***** DATASET EXTRACT *****
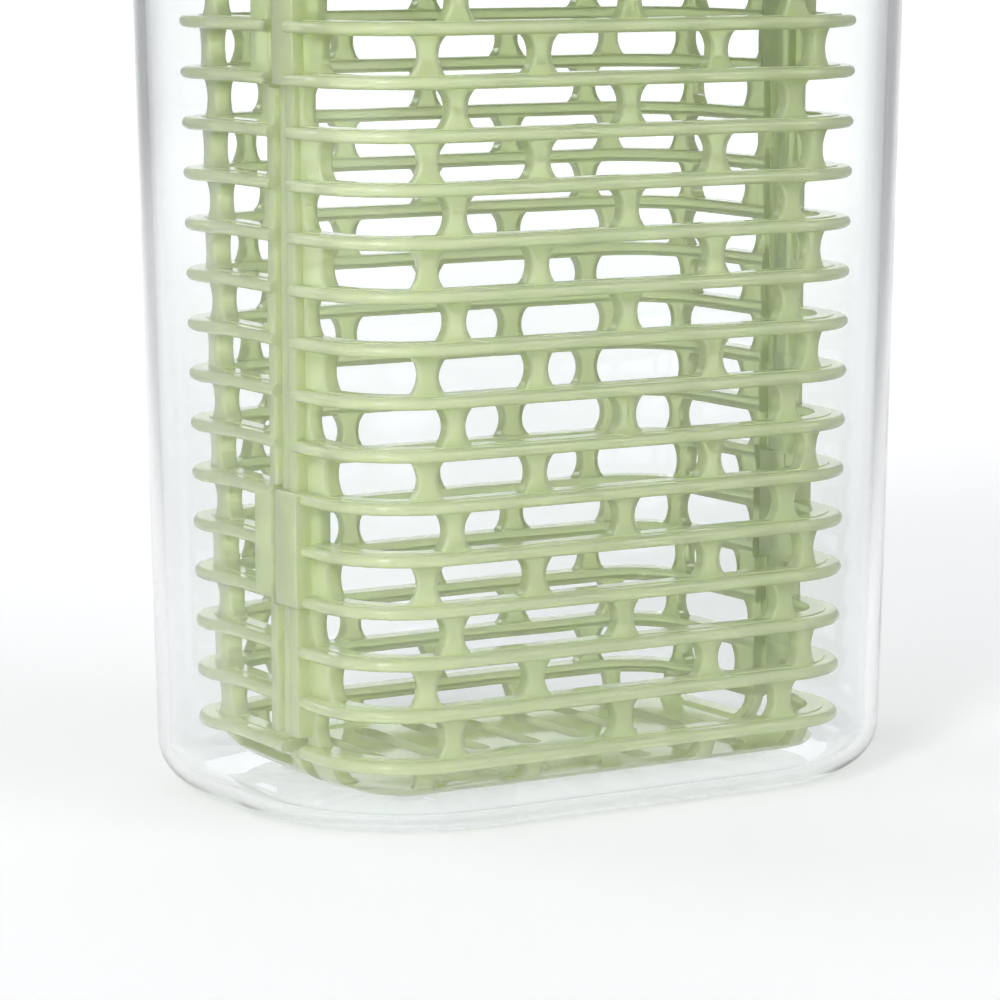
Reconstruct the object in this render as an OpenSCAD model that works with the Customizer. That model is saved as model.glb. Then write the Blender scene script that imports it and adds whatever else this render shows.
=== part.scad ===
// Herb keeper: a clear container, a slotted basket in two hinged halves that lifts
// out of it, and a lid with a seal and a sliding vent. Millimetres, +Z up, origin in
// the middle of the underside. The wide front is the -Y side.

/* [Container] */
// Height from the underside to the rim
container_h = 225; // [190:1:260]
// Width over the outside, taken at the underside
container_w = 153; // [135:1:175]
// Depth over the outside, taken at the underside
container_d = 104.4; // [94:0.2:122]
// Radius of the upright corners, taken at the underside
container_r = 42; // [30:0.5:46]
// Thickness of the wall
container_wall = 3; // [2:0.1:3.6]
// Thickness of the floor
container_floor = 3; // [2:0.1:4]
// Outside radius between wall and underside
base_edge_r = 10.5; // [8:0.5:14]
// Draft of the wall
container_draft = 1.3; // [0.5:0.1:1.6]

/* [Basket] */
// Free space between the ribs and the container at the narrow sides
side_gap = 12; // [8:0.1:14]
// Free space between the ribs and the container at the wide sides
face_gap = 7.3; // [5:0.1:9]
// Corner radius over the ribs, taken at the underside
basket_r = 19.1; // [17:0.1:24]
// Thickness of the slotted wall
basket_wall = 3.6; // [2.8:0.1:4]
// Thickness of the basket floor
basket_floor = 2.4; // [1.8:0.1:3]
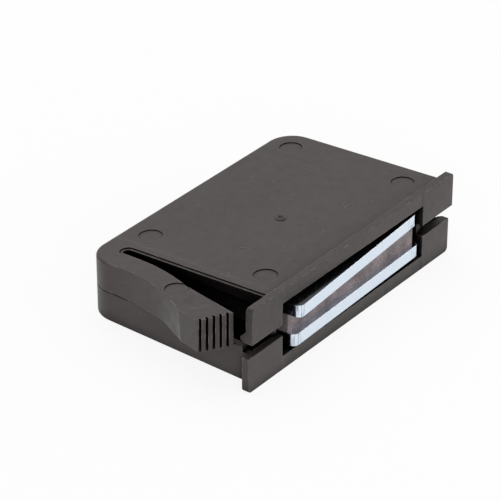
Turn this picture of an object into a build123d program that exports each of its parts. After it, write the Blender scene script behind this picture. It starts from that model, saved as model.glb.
*****
***** DATASET EXTRACT *****
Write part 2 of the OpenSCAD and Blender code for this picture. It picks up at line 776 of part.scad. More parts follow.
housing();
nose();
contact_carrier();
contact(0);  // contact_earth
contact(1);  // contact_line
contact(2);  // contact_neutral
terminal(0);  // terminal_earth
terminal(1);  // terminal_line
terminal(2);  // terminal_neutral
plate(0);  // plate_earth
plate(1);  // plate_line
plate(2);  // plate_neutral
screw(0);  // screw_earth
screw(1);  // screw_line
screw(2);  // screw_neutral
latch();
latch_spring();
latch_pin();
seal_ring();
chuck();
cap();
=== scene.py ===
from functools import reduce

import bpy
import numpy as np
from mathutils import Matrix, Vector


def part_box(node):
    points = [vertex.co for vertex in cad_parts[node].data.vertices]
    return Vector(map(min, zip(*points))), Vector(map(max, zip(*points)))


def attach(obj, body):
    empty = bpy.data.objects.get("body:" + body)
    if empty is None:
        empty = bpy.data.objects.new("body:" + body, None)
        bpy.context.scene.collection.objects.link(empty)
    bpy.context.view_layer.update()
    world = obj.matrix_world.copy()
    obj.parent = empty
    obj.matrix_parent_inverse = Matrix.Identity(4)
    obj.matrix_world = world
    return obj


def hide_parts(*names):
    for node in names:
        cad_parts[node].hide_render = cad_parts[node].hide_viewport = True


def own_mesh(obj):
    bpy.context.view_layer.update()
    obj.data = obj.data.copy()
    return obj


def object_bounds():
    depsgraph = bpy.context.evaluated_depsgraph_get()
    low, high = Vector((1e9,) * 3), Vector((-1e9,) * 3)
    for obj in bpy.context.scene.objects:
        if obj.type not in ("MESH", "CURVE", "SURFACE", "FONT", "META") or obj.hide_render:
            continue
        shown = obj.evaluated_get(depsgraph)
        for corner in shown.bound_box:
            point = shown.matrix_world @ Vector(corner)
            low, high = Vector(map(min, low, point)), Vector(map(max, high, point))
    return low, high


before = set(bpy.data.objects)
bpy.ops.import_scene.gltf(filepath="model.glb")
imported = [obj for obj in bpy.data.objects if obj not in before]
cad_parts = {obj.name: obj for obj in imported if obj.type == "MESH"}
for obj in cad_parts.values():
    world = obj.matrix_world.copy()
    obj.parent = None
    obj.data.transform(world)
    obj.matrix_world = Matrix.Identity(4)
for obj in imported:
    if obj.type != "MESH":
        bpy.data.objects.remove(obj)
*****
***** DATASET EXTRACT *****
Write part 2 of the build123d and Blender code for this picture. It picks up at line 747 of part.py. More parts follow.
*****
- [EXERCISE REQUIREMENTS]:
Repeat word for word the lines from the line with "contact_carrier();" to the line with "Vector(map(max, high, point))", both lines included.

- [EXERCISE OUTPUT]:
contact_carrier();
contact(0);  // contact_earth
contact(1);  // contact_line
contact(2);  // contact_neutral
terminal(0);  // terminal_earth
terminal(1);  // terminal_line
terminal(2);  // terminal_neutral
plate(0);  // plate_earth
plate(1);  // plate_line
plate(2);  // plate_neutral
screw(0);  // screw_earth
screw(1);  // screw_line
screw(2);  // screw_neutral
latch();
latch_spring();
latch_pin();
seal_ring();
chuck();
cap();
=== scene.py ===
from functools import reduce

import bpy
import numpy as np
from mathutils import Matrix, Vector


def part_box(node):
    points = [vertex.co for vertex in cad_parts[node].data.vertices]
    return Vector(map(min, zip(*points))), Vector(map(max, zip(*points)))


def attach(obj, body):
    empty = bpy.data.objects.get("body:" + body)
    if empty is None:
        empty = bpy.data.objects.new("body:" + body, None)
        bpy.context.scene.collection.objects.link(empty)
    bpy.context.view_layer.update()
    world = obj.matrix_world.copy()
    obj.parent = empty
    obj.matrix_parent_inverse = Matrix.Identity(4)
    obj.matrix_world = world
    return obj


def hide_parts(*names):
    for node in names:
        cad_parts[node].hide_render = cad_parts[node].hide_viewport = True


def own_mesh(obj):
    bpy.context.view_layer.update()
    obj.data = obj.data.copy()
    return obj


def object_bounds():
    depsgraph = bpy.context.evaluated_depsgraph_get()
    low, high = Vector((1e9,) * 3), Vector((-1e9,) * 3)
    for obj in bpy.context.scene.objects:
        if obj.type not in ("MESH", "CURVE", "SURFACE", "FONT", "META") or obj.hide_render:
            continue
        shown = obj.evaluated_get(depsgraph)
        for corner in shown.bound_box:
            point = shown.matrix_world @ Vector(corner)
            low, high = Vector(map(min, low, point)), Vector(map(max, high, point))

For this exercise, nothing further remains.